Les whigs reçurent sans doute en héritage un certain nombre de questions généreuses dont leurs traditions de famille les incitaient à poursuivre la solution : l’émancipation catholique et une réforme modérée étaient au premier rang de ces conquêtes. Mais, lorsqu’il s’agit de tirer les premières conséquences des prémisses le plus hardiment posées, des scrupules de conscience ou de position plus puissans que l’ambition même, les arrêtent tout court dans cette œuvre. Déjà l’on a vu la première couche du whigisme se replier avec lord Stanley et sir J. Graham sur la phalange conservatrice, et, au banquet solennel donné cette année même au chef parlementaire de cette opinion, par trois cent quinze membres des communes, l’alliance fut scellée par la communauté avouée des principes et des vœux[1]. On peut prédire, sans assigner la date d’une révolution peut-être éloignée, mais à coup sûr inévitable, qu’un sort pareil attend la masse du parti whig, qui incline, en effet, bien plus vers le torysme par ses affinités instinctives, qu’il ne s’en éloigne par ses dissidences formulées.

Plus la pression de l’élément populaire deviendra forte, plus elle tendra à faire remonter le whigisme à sa source naturelle, l’inspiration aristocratique. C’est de là qu’il sort, en effet, bien plus directement que le torysme lui-même ; et l’attitude d’opposition qu’on a prise long-temps pour le fruit d’idées plus libérales résultait surtout de cette indépendance hautaine, inhérente à tout patriciat en face du pouvoir.

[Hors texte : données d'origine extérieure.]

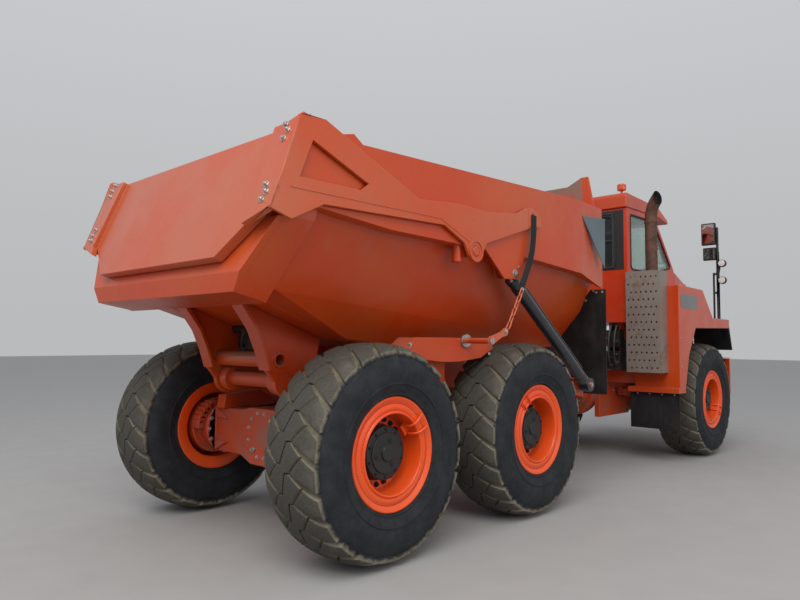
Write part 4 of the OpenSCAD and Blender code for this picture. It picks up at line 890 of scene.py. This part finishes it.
# Cab. A welded cab with a grab roof. Panes are bedded in black rubber, the rear one has a steel
# guard, and the inside is lined in charcoal plastic.
dress("cab_roof", hull_orange, 0.012, 3)
cab_red, shader, place = blank("cab_red", Coat_Weight=0.4, Coat_Roughness=0.15)
part = split(place)
colour = tint(rise(noise(place, 1.1, 5), 0.35, 0.7), (0.56, 0.036, 0.006), (0.6, 0.055, 0.012))
cloud = noise(place, 5, 6, 0.6)
dirt = times(rise(part["Z"], 2.3, 1.8), rise(cloud, 0.4, 0.7, 0.35))
colour = tint(dirt, colour, (0.22, 0.12, 0.09))
# the lining fills what lies inside the walls, behind the screen and above the floor
SCREEN_LEAN = 0.9239
SCREEN = REAR_AXLE + 6.56 + 2.636 * SCREEN_LEAN
lined = rise(calc("ABSOLUTE", part["Y"]), 0.79, 0.785)
lined = times(lined, rise(part["X"], REAR_AXLE + 5.022, REAR_AXLE + 5.03))
slant = calc("ADD", part["X"], times(part["Z"], SCREEN_LEAN))
lined = times(lined, rise(slant, SCREEN - 0.02, SCREEN - 0.03))
lined = times(lined, rise(part["Z"], 1.84, 1.85))
feed(shader, Base_Color=tint(lined, colour, (0.035, 0.036, 0.038)), Roughness=rise(cloud, 0.2, 0.8, 0.5, 0.3),
     Normal=bump(noise(place, 2.5, 2), 0.08, 0.02))
dress("cab_shell cab_door", cab_red, 0.004)
pane_glass, shader, place = blank("pane_glass", Transmission_Weight=0.82, IOR=1.45, Roughness=0.04)
clear = tint(rise(noise(place, 6, 6, 0.7), 0.4, 0.8), (0.72, 0.88, 0.83), (0.62, 0.74, 0.7))
# The rear pane is tinted near black: painted shade of the dim cab seen through it.
rear_pane_shade = rise(split(place)["X"], REAR_AXLE + 5.06, REAR_AXLE + 5.04)
feed(shader, Base_Color=tint(rear_pane_shade, clear, (0.05, 0.065, 0.07)))
dress("cab_glass door_glass", pane_glass, 0.001)
guard_grey = paint("guard_grey", (0.03, 0.031, 0.033), (0.05, 0.05, 0.05), rough=0.45, dust=0.3, mud=0)
dress("window_guard", guard_grey, 0.002)
PANE_Y, REAR_PANE_X = 0.8215, 4.998


def pane_seal(bm, corners):
    """A rubber bead round a pane."""
    corners = [located(c) for c in corners]
    dense = []
    for p, q in zip(corners, corners[1:] + corners[:1]):
        dense += [p + (q - p) * t for t in (0.06, 0.5, 0.94)]
    hose(bm, dense + [dense[0]], 0.01, 8)


bm = bmesh.new()
for y, outline in ((-PANE_Y, ((5.11, 2.53), (5.7, 2.53), (5.7, 3.265), (5.11, 3.265))),
                   (-PANE_Y, ((5.76, 2.53), (6.46, 2.646), (5.95, 3.18), (5.76, 3.24))),
                   (PANE_Y, ((6.03, 2.55), (6.44, 2.656), (6.03, 3.1)))):
    pane_seal(bm, [(x, y, z) for x, z in outline])
rear_pane = ((-0.64, 2.59), (0.64, 2.59), (0.64, 3.25), (-0.64, 3.25))
pane_seal(bm, [(REAR_PANE_X, y, z) for y, z in rear_pane])
inner = [(-0.62, 2.605), (0.62, 2.605), (0.62, 3.232), (-0.62, 3.232)]
outer = [(-0.775, 2.52), (0.775, 2.52), (0.775, 3.318), (-0.775, 3.318)]
border(bm, outer, inner, REAR_AXLE + 4.9965, REAR_AXLE + 5.001, "yz")
piece("pane_seals", bm, trim_black, "front_frame", 0)
bm = bmesh.new()
outline = ((5.2, 2.4), (5.87, 2.4), (5.87, 3.08), (5.77, 3.195), (5.2, 3.195))
pane_seal(bm, [(x, PANE_Y, z) for x, z in outline])
block(bm, (5.8, 0.819, 2.26), (5.91, 0.832, 2.33))
path = [(5.82, 0.83, 2.3), (5.82, 0.862, 2.3), (5.89, 0.862, 2.3), (5.89, 0.83, 2.3)]
hose(bm, curve_through(path, 4), 0.008, 8)
piece("door_seal_and_handle", bm, trim_black, "door", 0)
# wiper on the windscreen
bm = bmesh.new()
base, tip = from_axle(6.545, 0.1, 2.69), from_axle(6.1, -0.28, 3.17)
out = Vector((0.735, 0, 0.679))
hose(bm, [base, base + out * 0.02, tip + out * 0.02], 0.008, 8)
half_blade = (tip - base).normalized() * 0.22
middle = base + (tip - base) * 0.72 + out * 0.008
hose(bm, [middle - half_blade, middle + half_blade], 0.01, 6)
piece("wiper", bm, trim_black, "front_frame", 0)

# Seat and dashboard. A driver's seat with foam cushions in dark woven cloth on a moulded base, and a
# dashboard of grained plastic with the steering wheel.
dress("dashboard", trim_black, 0.01, 3)
seat_cloth, shader, place = blank("seat_cloth", Roughness=0.9, Sheen_Weight=0.3)
weave = add(place.id_data, "TexChecker", {"Vector": place, "Scale": 260.0, "Color1": (0.03, 0.03, 0.034),
                                          "Color2": (0.055, 0.055, 0.06)}).outputs
feed(shader, Base_Color=weave["Color"], Normal=bump(weave["Fac"], 0.3, 0.001))


def cushion(name, low, high, lean=0.0):
    """A crowned cushion with rounded corners and a sewn seam round its middle."""
    low, high = located(low), located(high)
    mid, half = (low + high) / 2, (high - low) / 2
    bm = bmesh.new()
    bmesh.ops.create_cube(bm, size=2)
    bmesh.ops.subdivide_edges(bm, edges=bm.edges[:], cuts=14, use_grid_fill=True)
    for v in bm.verts:
        x, y, z = v.co
        edge = 1 - max(abs(x), abs(y)) ** 6 * 0.28
        pull = 1 - 0.05 * (1 - abs(x)) * (abs(y) > 0.99) - 0.05 * (1 - abs(y)) * (abs(x) > 0.99)
        v.co = Vector((x * half.x * pull, y * half.y * pull, z * half.z * edge))
        if abs(z) < 0.08 and max(abs(x), abs(y)) > 0.99:
            v.co.x *= 0.975
            v.co.y *= 0.985
        v.co.x += lean * v.co.z
        v.co += mid
    thing = piece(name, bm, seat_cloth, "front_frame", 0)
    smooth = thing.modifiers.new("round", "SUBSURF")
    smooth.levels = smooth.render_levels = 1


bm = bmesh.new()
block(bm, (5.3, -0.2, 1.8705), (5.7, 0.2, 2.02))
block(bm, (5.34, -0.17, 2.015), (5.66, 0.17, 2.1))
block(bm, (5.27, -0.24, 2.095), (5.74, 0.24, 2.155))
seat_base = piece("seat_base", bm, trim_black, "front_frame", 0.01, 3)
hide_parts("seat")
cushion("seat_cushion", (5.26, -0.25, 2.15), (5.76, 0.25, 2.28))
cushion("seat_back", (5.21, -0.235, 2.285), (5.33, 0.235, 2.945), lean=-0.13)

# Guards over the front wheels. Box-shaped steel guards. The right one holds the oil tank, with a filler cap
# on top and a bare grey plate on its side. Rubber sheets hang below the ledges.
dress("guard_right guard_left", hull_orange, 0.008, 3)
patch_grey = paint("patch_grey", (0.16, 0.165, 0.17), (0.2, 0.2, 0.2), rough=0.4, dust=0.2, mud=0)
bm = bmesh.new()
slab(bm, in_frame([(5.22, 2.0), (5.8, 1.995), (5.78, 2.18), (5.22, 2.185)]), -1.4225, -1.4195)
piece("side_plate_grey", bm, patch_grey, "front_frame", 0.0008)
bm = bmesh.new()
rod(bm, (6.02, -1.12, 2.24), (6.02, -1.12, 2.33), 0.055, 32)
rod(bm, (6.02, -1.12, 2.325), (6.02, -1.12, 2.365), 0.075, 12, 0.068)
piece("filler_cap", bm, hull_orange, "front_frame", 0.003)
seats = [((5.165, 0.86 + 0.16 * k, 0.9), (0, 0, -1), 0.01) for k in range(4)]
seats += [((5.2, 1.42, z), LEFT, 0.01) for z in (1.25, 1.62)]
bolts("guard_bolts", "front_frame", seats)

# Exhaust and heat shield. A steel silencer and pipe baked brown by heat, strapped behind a shield of
# perforated sheet that keeps hands off it.
rust_brown, shader, place = blank("rust_brown", Metallic=0.35)
cloud = noise(place, 9, 8, 0.7)
feed(shader, Base_Color=tint(rise(cloud, 0.3, 0.7), (0.17, 0.075, 0.045), (0.075, 0.048, 0.04)),
     Roughness=rise(cloud, 0.3, 0.7, 0.85, 0.6), Normal=bump(noise(place, 80, 5), 0.25, 0.003))
PIPE_X, PIPE_Y, PIPE_R, PIPE_SIDES = 5.225, -1.05, 0.077, 40
bend = [(0, 0, 2.2915), (0, 0, 3.18), (-0.001, -0.004, 3.24), (-0.006, -0.017, 3.3), (-0.016, -0.04, 3.355),
        (-0.031, -0.076, 3.405), (-0.046, -0.112, 3.447)]
bend = [from_axle(x + PIPE_X, y + PIPE_Y, z) for x, y, z in bend]
outlet = bend[-1]
way = (outlet - bend[-2]).normalized()
slant = Vector((-0.35, -0.9, 0.16)).normalized()


def cut_slanting(p):
    """Moves a point of the outlet along the pipe onto the slanted cut."""
    return p + way * (outlet - p).dot(slant) / way.dot(slant)


bm = bmesh.new()
rod(bm, (5.045, PIPE_Y, 1.26), (5.045, PIPE_Y, 2.44), 0.085, 48)
rod(bm, (5.045, PIPE_Y, 2.4), (PIPE_X, PIPE_Y, 2.4), 0.055, 32)
end_cap = hose(bm, bend, PIPE_R, PIPE_SIDES)
rim = list(end_cap.verts)
bmesh.ops.delete(bm, geom=[end_cap], context="FACES_ONLY")
for v in rim:
    v.co = cut_slanting(v.co)
pipe = piece("exhaust_pipe", bm, rust_brown, "front_frame", 0)
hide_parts("exhaust")
bm = bmesh.new()
for z in (2.36, 3.13):
    rod(bm, (PIPE_X, PIPE_Y, z), (PIPE_X, PIPE_Y, z + 0.035), 0.0825, 40)
piece("exhaust_clamps", bm, rust_brown, "front_frame", 0.001)
# wall of the outlet and the sooty bore inside it
soot, shader, place = blank("soot", Roughness=0.95)
feed(shader, Base_Color=tint(noise(place, 14), (0.004, 0.004, 0.004), (0.012, 0.011, 0.01)))
side = way.orthogonal().normalized()
across = way.cross(side)
bm = bmesh.new()
rings = []
for r, depth in ((0.0772, -0.004), (0.0772, 0.001), (0.0725, 0.001), (0.0715, -0.06)):
    ring = [cut_slanting(outlet + side * c + across * s) + way * depth for c, s in circle(PIPE_SIDES, r)]
    rings.append([bm.verts.new(p) for p in ring])
join_rings(bm, rings)
bm.faces.new(rings[-1])
piece("exhaust_bore", bm, soot, "front_frame", 0)
shield_grey, shader, place = blank("shield_grey", Metallic=0.5)
cloud = noise(place, 5, 7, 0.65)
feed(shader, Base_Color=tint(rise(cloud, 0.5, 0.72), (0.3, 0.27, 0.24), (0.22, 0.14, 0.1)),
     Roughness=rise(cloud, 0.3, 0.7, 0.7, 0.45))
dress("heat_shield", shield_grey, 0.001)

# Mirrors, lamps, beacon and rails. Two mirrors and two work lamps on a double post each side, an amber
# beacon on a stem, and tubular rails round the left guard.
dress("mirrors", trim_black, 0.012, 3)
dress("handrails", trim_black, 0.002)
mirror_glass, shader, place = blank("mirror_glass", Metallic=1.0, Roughness=0.06)
feed(shader, Base_Color=tint(noise(place, 8), (0.42, 0.45, 0.47), (0.52, 0.54, 0.55)))
bm = bmesh.new()
for inward, low, high in ((1.098, 3.04, 3.33), (1.118, 2.81, 2.96)):
    outline = [(inward, low), (1.262, low), (1.262, high), (inward, high)]
    slab(bm, outline, REAR_AXLE + 6.9875, REAR_AXLE + 6.991, "yz")
mirrored(bm)
piece("mirror_faces", bm, mirror_glass, "front_frame", 0.0008)
bm = bmesh.new()
for z in (2.48, 2.73):
    rod(bm, (7.03, 1.37, z), (7.042, 1.37, z), 0.047, 32, 0.04)
    rod(bm, (6.948, 1.37, z), (6.96, 1.37, z), 0.04, 32, 0.047)
mirrored(bm)
piece("work_lamp_lenses", bm, lens, "front_frame", 0.001)
amber, shader, place = blank("amber_lens", Roughness=0.12, Transmission_Weight=0.35, Coat_Weight=0.8)
feed(shader, Base_Color=tint(ribs(place, 30.0, "Z"), (0.74, 0.075, 0.012), (0.85, 0.13, 0.02)))
dress("beacon", amber, 0.018, 4)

Le parti tory et le parti whig ne professent pas un symbole distinct, seulement le dernier le professe avec une foi moins vive et moins robuste ; il est assez indépendant d’esprit pour voir tous les abus, mais n’a pas assez de courage pour les attaquer lorsqu’ils sortent des principes mêmes. Défenseur ardent de l’émancipation religieuse de l’Irlande, ce parti n’ose aller jusqu’à la suppression des dîmes payées par la misère de la majorité à l’opulence du petit nombre, bien

  1. Discours de sir Robert Peel, du marquis de Chandos, de lord Stanley, sir J. Graham, etc. 12 mai 1838.